The structure’s fragility increases when the contracting system is separated from the legal context that is supposed to govern it. Iraqi laws related to government contracts, such as the Law on Implementing Government Contracts No. 87 of 2004 and its subsequent instructions, do not include sufficiently deterrent formulas for cumulative penalties, nor do they clearly define responsibility after project handover. Furthermore, investigation procedures are often referred to administrative committees that are not obliged to transfer them to the judiciary, which paralyzes the role of the judicial authority and makes internal oversight a cover for burying errors, instead of a means for exposure and remedy.

As for the economic impact, it is not measured within the official accounts of public damage. There are no accredited estimates for the volume of loss resulting from stopped, incomplete, or partially completed projects. There are no accurate calculations of the percentage of waste, which lowers the state’s economic standing not due to a scarcity of resources, but due to their squandering.

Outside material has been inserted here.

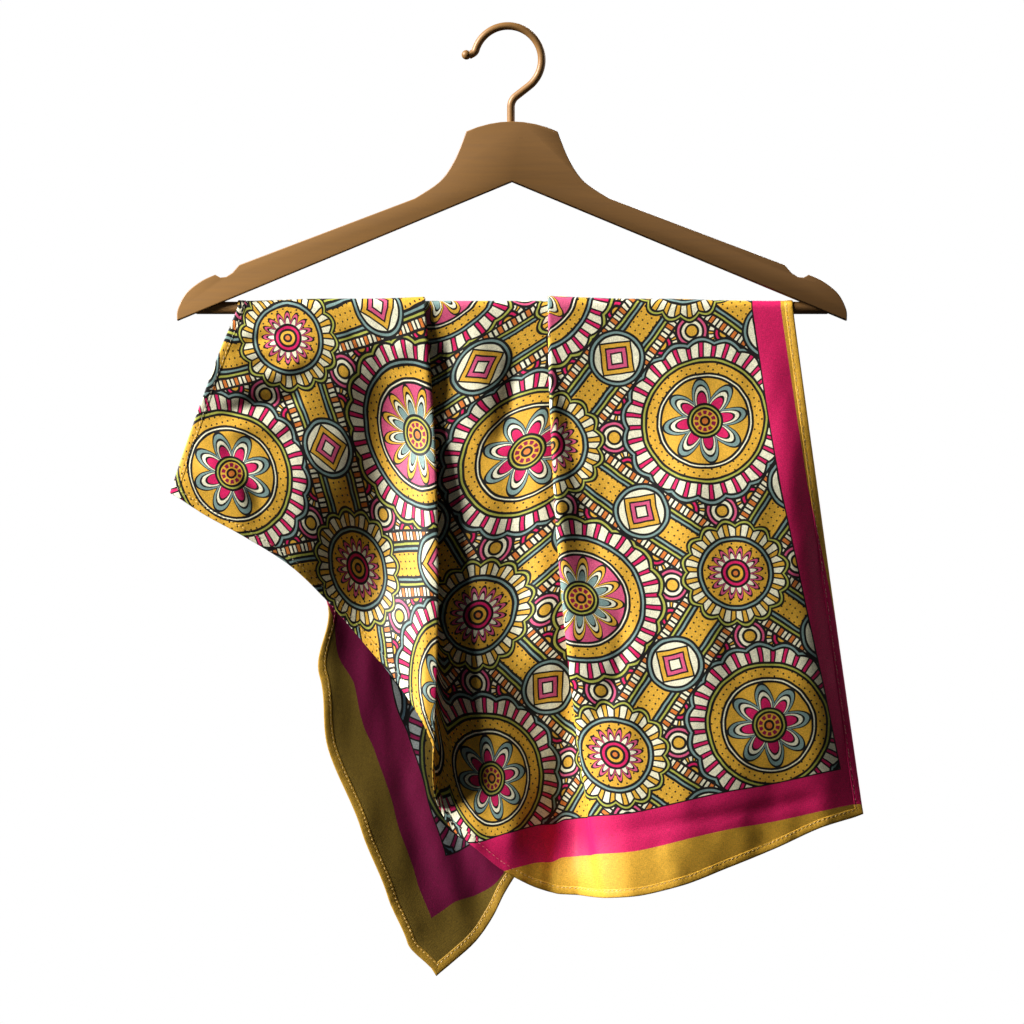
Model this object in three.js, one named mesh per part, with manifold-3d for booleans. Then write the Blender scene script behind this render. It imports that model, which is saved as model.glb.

This quadruple absence (of quantitative representation, applied study, an effective legal framework, and economic estimation of losses) establishes a comprehensive state of inability to reform. Because what is not measured is not held accountable, what is not studied is not understood, what is not legally criminalized is not deterred, and what is not economically costed is not recovered.

Ultimately, what threatens the state is not only the one who stole, but also the one who designed the contract so as not to be held accountable. Who drafted the document in a way that allows for circumvention? Who signed the procedure only to close the door behind them without a trace? If the state is measured by its contract with the citizen, the most dangerous thing it can do is turn this contract into a mere piece of paper… written but not read, forgotten but not reviewed, and stamped with a single stamp: “processed internally.”